┌──

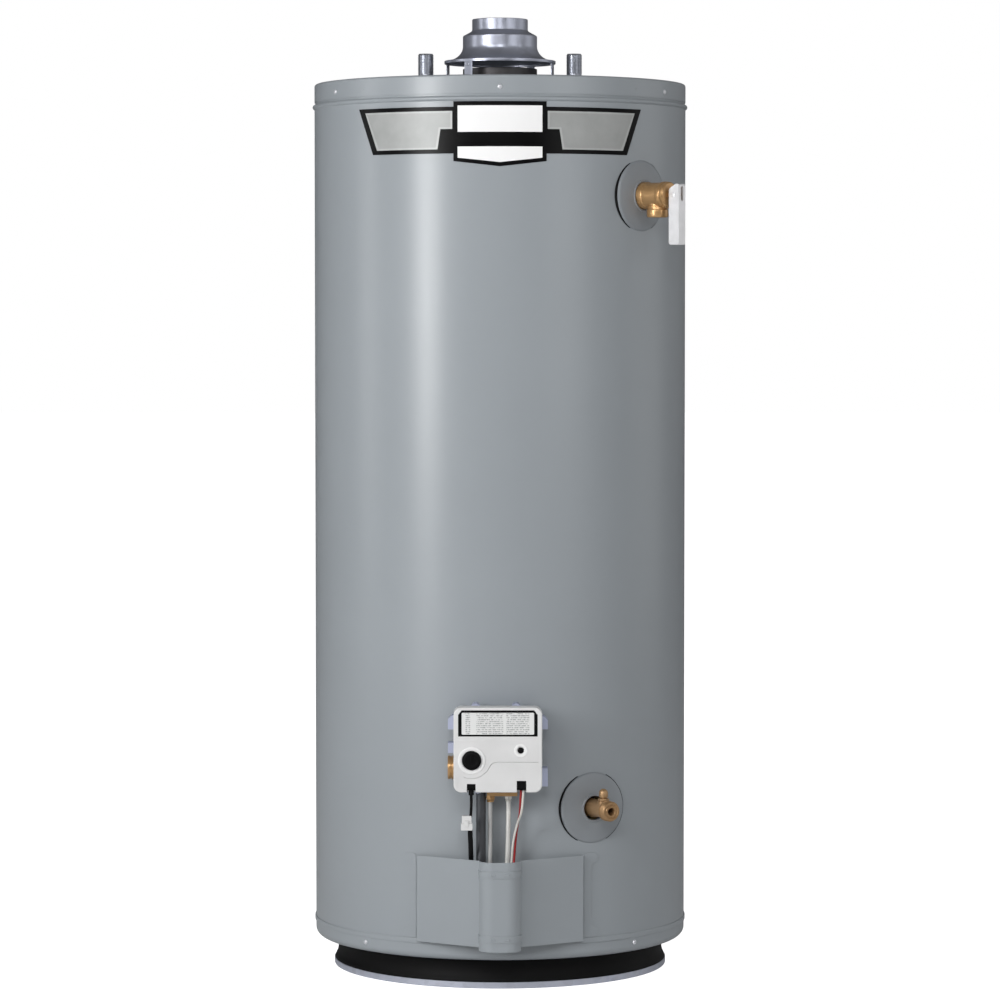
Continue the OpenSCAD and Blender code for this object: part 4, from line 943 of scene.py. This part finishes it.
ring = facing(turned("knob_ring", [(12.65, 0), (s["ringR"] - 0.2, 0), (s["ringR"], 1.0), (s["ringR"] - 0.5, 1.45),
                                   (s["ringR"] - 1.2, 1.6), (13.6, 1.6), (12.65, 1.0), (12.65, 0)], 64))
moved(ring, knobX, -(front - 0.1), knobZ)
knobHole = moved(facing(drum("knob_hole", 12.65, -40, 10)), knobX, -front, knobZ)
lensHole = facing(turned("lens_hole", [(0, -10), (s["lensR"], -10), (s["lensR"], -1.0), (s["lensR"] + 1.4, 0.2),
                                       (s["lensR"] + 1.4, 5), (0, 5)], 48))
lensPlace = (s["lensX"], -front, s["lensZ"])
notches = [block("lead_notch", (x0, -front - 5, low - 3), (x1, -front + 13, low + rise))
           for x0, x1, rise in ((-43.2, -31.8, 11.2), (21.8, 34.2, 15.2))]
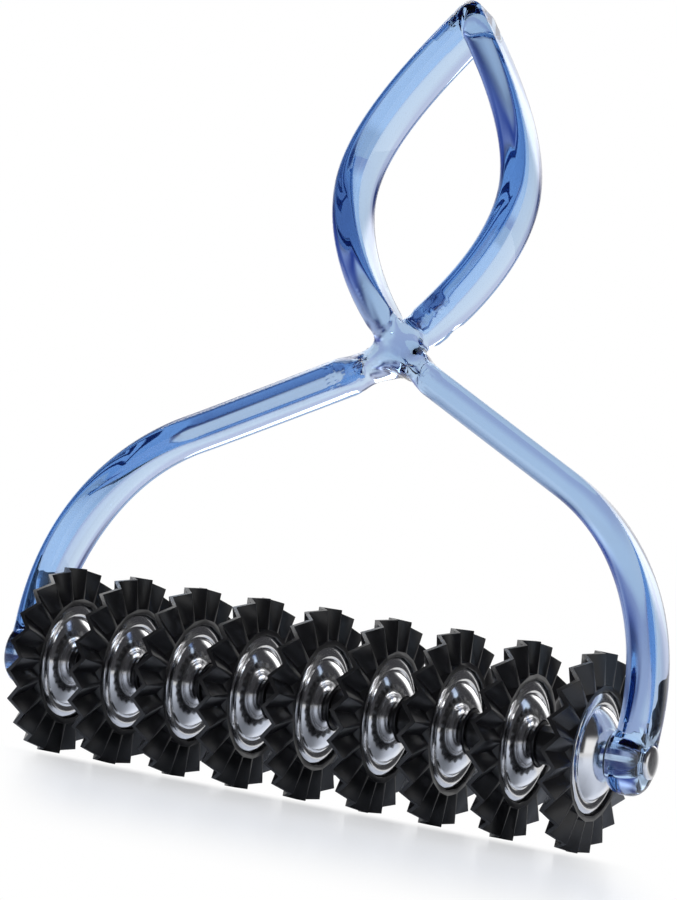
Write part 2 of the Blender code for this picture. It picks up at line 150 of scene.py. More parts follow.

└──
┌──

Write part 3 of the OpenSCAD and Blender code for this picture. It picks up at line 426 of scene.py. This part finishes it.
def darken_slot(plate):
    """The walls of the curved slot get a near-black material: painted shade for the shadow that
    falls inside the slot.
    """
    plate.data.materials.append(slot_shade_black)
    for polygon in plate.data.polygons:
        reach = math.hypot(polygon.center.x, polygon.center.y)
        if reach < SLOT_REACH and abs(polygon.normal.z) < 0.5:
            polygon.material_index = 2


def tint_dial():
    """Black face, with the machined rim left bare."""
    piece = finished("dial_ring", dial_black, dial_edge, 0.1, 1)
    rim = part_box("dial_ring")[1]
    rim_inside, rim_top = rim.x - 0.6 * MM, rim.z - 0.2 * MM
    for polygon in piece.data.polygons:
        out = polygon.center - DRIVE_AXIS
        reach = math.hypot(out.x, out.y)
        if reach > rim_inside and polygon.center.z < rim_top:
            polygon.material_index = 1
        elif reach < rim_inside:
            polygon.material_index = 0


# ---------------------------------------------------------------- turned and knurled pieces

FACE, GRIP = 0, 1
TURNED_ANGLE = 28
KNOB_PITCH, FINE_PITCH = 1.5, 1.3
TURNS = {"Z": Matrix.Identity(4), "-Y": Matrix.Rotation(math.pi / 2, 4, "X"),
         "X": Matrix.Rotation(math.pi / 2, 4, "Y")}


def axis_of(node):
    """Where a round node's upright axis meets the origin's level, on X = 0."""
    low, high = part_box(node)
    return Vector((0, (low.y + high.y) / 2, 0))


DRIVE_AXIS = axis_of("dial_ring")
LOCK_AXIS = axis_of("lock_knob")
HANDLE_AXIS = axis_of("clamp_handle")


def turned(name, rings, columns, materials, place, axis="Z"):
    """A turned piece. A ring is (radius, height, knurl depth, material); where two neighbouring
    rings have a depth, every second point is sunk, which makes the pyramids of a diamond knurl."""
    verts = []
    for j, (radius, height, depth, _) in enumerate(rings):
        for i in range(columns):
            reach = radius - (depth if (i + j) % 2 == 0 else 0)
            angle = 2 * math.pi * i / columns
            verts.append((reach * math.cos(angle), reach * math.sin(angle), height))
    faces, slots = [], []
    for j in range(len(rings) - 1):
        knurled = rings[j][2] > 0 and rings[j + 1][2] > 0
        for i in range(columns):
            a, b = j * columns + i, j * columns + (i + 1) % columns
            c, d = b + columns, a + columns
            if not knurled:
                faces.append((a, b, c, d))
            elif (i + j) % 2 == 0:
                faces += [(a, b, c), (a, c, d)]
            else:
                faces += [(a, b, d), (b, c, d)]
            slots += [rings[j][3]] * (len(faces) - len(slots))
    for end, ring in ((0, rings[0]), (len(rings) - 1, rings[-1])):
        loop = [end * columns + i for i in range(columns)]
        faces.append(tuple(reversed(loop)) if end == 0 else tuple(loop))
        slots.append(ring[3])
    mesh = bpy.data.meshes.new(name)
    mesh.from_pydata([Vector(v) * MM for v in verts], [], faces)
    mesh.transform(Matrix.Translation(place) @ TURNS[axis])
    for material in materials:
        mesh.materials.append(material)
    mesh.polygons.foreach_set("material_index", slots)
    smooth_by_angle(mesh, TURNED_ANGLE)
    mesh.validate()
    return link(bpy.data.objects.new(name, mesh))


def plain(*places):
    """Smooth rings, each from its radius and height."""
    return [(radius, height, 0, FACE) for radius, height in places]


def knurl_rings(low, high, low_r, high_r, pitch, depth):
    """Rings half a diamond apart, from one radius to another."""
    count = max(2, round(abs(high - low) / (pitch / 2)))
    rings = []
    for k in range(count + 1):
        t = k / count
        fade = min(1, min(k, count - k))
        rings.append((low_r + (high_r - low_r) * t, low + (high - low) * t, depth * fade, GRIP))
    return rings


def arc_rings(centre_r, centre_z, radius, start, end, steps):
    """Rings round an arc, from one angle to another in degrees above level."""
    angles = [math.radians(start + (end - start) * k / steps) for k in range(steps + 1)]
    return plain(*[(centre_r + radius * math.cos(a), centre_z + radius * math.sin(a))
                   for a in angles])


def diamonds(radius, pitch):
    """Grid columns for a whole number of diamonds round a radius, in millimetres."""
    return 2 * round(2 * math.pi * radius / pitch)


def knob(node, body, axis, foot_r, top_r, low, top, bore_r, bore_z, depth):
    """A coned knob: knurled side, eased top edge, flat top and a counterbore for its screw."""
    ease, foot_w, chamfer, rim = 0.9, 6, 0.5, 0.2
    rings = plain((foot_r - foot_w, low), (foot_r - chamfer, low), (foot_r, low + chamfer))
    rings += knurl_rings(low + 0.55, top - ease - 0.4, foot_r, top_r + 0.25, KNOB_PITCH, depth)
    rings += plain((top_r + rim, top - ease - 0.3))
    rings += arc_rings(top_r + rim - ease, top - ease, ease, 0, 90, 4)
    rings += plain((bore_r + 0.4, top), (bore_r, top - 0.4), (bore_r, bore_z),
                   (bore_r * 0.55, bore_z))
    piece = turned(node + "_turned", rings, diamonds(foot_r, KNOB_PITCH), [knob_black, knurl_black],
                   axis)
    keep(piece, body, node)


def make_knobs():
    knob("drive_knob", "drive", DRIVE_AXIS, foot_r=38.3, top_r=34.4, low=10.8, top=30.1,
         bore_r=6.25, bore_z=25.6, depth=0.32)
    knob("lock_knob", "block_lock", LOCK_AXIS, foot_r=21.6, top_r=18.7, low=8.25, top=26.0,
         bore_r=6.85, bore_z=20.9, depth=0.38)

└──

■ **Stated task**:
Search the data for the word "Blender" and copy each line where it appears.

■ **Task answer**:
Continue the OpenSCAD and Blender code for this object: part 4, from line 943 of scene.py. This part finishes it.
Write part 2 of the Blender code for this picture. It picks up at line 150 of scene.py. More parts follow.
Write part 3 of the OpenSCAD and Blender code for this picture. It picks up at line 426 of scene.py. This part finishes it.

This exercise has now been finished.